A comical (sort of) note is struck in the film over how everyone relies on paperwork and yet so many are illiterate or simply not
up to getting all these documents together: a leftover of the Raj.
What was meant for objectivity and efficiency turns into a desperate unreal method for turning people away or driving them mad with frustration. Old men in the street make a little money helping others to fill out documents—wrongly usually apparently.

Another film or book about prostitution comes to mind—made
in New Orleans and about how hard if not impossible it is for children to escape. They have lost all caste. They "belong" to the brothel. Born into Brothels is antidote to the somewhat sentimental Rabbit Proof Fence. After all, the people who put children in these western schools have some reason on their side. One way in India to rise and have a decent life is western-style education. You can hope to get a job with a western-style business.
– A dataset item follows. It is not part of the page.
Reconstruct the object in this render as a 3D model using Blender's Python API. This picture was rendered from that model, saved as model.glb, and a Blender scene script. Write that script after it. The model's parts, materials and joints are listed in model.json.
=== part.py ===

One could ask how can such things be —except that they are. Can Such Things Be is the name of a play by Elizabeth Inchbald. And the 1790s Jacobins are today sometimes laughed at. I know Charlotte Smith would not. You did not, Jane.

The theater my younger daughter and I saw this film in was also showing Bride and Prejudice. I need hardly say—but
will—that Born into Brothels was in the tiny theatre with few people and B&P in one of the larger rooms. I asked Izzy how the films compared and she grimaced or laughed.

I recommend Born into Brothels. A film by a woman about women and their children.